* Records for the task:
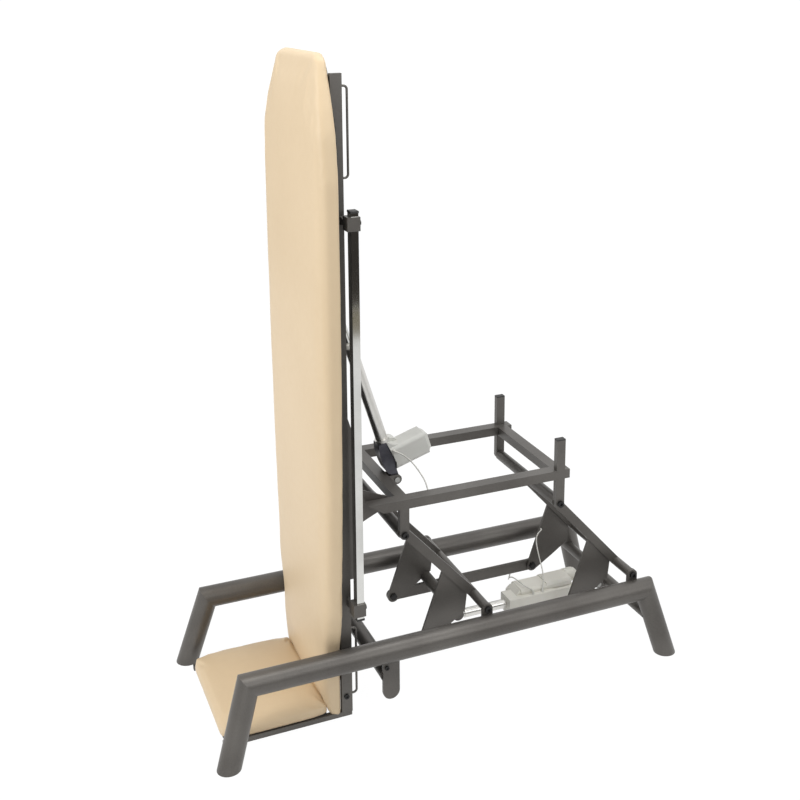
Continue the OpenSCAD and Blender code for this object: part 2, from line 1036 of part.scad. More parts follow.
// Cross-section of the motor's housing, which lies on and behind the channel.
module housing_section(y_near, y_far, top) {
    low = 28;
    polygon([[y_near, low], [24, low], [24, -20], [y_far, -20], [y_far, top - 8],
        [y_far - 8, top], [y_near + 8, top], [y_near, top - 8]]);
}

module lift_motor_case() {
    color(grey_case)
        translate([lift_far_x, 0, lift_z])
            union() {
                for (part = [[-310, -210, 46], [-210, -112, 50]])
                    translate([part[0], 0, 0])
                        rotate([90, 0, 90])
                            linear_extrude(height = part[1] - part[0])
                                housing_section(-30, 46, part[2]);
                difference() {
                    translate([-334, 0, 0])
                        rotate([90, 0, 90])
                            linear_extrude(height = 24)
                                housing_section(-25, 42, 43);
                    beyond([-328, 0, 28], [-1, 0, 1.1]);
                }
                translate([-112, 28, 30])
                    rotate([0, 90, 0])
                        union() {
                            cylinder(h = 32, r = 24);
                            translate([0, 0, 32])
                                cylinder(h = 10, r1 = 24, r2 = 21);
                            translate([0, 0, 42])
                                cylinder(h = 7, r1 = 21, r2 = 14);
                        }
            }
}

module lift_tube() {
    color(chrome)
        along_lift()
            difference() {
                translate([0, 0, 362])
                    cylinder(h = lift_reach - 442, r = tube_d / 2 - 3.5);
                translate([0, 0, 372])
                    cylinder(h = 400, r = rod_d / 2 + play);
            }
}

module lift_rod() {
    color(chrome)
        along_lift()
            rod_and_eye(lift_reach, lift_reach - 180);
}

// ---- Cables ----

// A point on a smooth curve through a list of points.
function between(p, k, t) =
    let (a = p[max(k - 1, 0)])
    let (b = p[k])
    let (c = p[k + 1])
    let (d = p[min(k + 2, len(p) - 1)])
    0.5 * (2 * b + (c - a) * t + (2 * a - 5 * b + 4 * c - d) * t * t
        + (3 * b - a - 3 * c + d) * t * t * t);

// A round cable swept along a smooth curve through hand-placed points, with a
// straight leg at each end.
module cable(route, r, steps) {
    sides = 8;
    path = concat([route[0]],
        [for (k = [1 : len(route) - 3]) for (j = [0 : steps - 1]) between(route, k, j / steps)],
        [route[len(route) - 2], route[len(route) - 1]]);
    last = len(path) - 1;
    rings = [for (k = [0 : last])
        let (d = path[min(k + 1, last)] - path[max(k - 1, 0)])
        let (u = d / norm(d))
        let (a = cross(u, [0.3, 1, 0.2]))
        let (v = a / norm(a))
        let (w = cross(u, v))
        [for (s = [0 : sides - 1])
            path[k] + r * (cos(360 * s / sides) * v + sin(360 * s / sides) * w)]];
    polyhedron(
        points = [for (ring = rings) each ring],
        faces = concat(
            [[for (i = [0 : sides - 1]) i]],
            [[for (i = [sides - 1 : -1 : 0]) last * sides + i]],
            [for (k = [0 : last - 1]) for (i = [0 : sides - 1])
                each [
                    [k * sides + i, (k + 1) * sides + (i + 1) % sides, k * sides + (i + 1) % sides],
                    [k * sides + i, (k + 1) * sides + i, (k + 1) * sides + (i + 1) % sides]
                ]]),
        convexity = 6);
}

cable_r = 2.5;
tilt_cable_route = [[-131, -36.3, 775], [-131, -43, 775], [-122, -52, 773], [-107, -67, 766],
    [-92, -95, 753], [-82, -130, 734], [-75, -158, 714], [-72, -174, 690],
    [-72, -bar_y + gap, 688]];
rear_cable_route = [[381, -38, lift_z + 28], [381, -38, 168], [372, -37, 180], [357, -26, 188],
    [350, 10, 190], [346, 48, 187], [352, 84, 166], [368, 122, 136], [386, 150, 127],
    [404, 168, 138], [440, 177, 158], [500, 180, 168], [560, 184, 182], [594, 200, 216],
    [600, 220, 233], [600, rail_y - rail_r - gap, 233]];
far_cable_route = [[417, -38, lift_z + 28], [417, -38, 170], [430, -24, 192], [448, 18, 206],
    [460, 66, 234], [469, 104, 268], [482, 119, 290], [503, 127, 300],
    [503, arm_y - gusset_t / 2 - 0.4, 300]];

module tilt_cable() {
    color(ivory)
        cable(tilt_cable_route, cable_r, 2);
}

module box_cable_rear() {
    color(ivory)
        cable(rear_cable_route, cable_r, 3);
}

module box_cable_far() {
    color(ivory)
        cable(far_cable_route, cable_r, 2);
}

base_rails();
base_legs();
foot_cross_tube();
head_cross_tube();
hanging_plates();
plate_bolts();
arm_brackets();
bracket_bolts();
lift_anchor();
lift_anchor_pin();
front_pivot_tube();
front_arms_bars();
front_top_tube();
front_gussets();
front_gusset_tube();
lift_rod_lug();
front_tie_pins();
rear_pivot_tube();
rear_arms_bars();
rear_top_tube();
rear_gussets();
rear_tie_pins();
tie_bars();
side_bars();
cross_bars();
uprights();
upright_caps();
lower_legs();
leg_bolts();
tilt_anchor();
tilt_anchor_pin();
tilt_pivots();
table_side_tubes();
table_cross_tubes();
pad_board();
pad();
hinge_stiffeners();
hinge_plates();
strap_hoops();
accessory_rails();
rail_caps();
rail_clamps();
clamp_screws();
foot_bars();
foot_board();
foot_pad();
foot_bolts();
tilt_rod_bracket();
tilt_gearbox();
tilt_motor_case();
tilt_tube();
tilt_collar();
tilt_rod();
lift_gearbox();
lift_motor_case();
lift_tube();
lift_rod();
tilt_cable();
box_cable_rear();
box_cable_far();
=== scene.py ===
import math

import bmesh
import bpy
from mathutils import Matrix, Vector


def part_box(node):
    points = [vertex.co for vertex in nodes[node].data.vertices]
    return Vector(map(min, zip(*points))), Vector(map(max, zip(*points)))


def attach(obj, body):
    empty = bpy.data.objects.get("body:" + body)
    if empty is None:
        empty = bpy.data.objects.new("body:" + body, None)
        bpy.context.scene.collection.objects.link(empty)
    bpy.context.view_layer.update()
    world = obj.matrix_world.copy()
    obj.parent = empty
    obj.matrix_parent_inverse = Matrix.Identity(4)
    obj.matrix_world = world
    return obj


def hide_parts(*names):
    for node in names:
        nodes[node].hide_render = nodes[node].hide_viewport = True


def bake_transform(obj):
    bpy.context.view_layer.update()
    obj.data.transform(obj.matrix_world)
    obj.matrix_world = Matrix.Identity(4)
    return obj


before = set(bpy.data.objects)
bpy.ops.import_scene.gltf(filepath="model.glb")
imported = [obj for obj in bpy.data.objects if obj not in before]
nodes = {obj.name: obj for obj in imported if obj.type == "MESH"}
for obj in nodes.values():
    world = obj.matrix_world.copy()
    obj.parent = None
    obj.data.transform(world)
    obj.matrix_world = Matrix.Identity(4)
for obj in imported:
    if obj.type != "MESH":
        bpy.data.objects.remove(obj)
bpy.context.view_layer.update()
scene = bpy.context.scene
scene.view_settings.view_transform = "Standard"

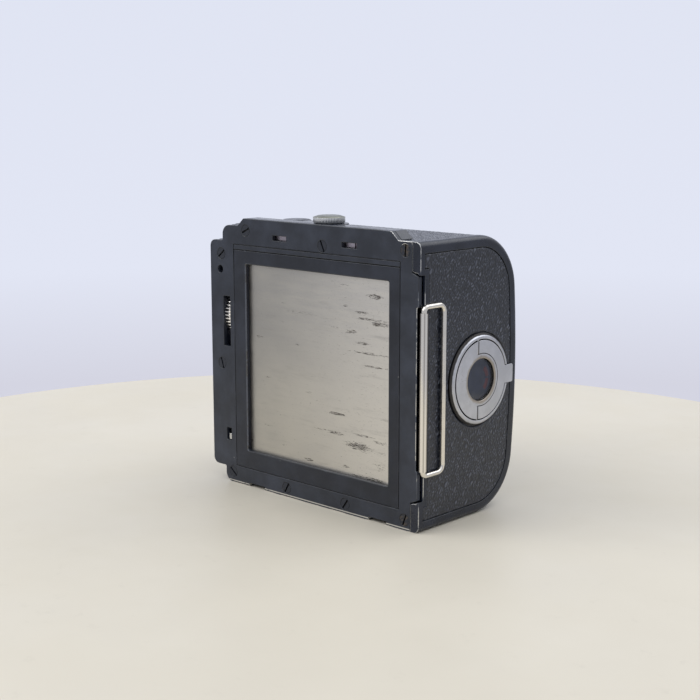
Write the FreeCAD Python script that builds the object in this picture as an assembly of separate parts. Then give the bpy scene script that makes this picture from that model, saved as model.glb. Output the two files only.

* Exercise task:
Of all the entries above, repeat only the lines from the line that has "lift_rod_lug();" to the line that has "obj.matrix_world = world", both lines included, exactly.

* Solved exercise:
lift_rod_lug();
front_tie_pins();
rear_pivot_tube();
rear_arms_bars();
rear_top_tube();
rear_gussets();
rear_tie_pins();
tie_bars();
side_bars();
cross_bars();
uprights();
upright_caps();
lower_legs();
leg_bolts();
tilt_anchor();
tilt_anchor_pin();
tilt_pivots();
table_side_tubes();
table_cross_tubes();
pad_board();
pad();
hinge_stiffeners();
hinge_plates();
strap_hoops();
accessory_rails();
rail_caps();
rail_clamps();
clamp_screws();
foot_bars();
foot_board();
foot_pad();
foot_bolts();
tilt_rod_bracket();
tilt_gearbox();
tilt_motor_case();
tilt_tube();
tilt_collar();
tilt_rod();
lift_gearbox();
lift_motor_case();
lift_tube();
lift_rod();
tilt_cable();
box_cable_rear();
box_cable_far();
=== scene.py ===
import math

import bmesh
import bpy
from mathutils import Matrix, Vector


def part_box(node):
    points = [vertex.co for vertex in nodes[node].data.vertices]
    return Vector(map(min, zip(*points))), Vector(map(max, zip(*points)))


def attach(obj, body):
    empty = bpy.data.objects.get("body:" + body)
    if empty is None:
        empty = bpy.data.objects.new("body:" + body, None)
        bpy.context.scene.collection.objects.link(empty)
    bpy.context.view_layer.update()
    world = obj.matrix_world.copy()
    obj.parent = empty
    obj.matrix_parent_inverse = Matrix.Identity(4)
    obj.matrix_world = world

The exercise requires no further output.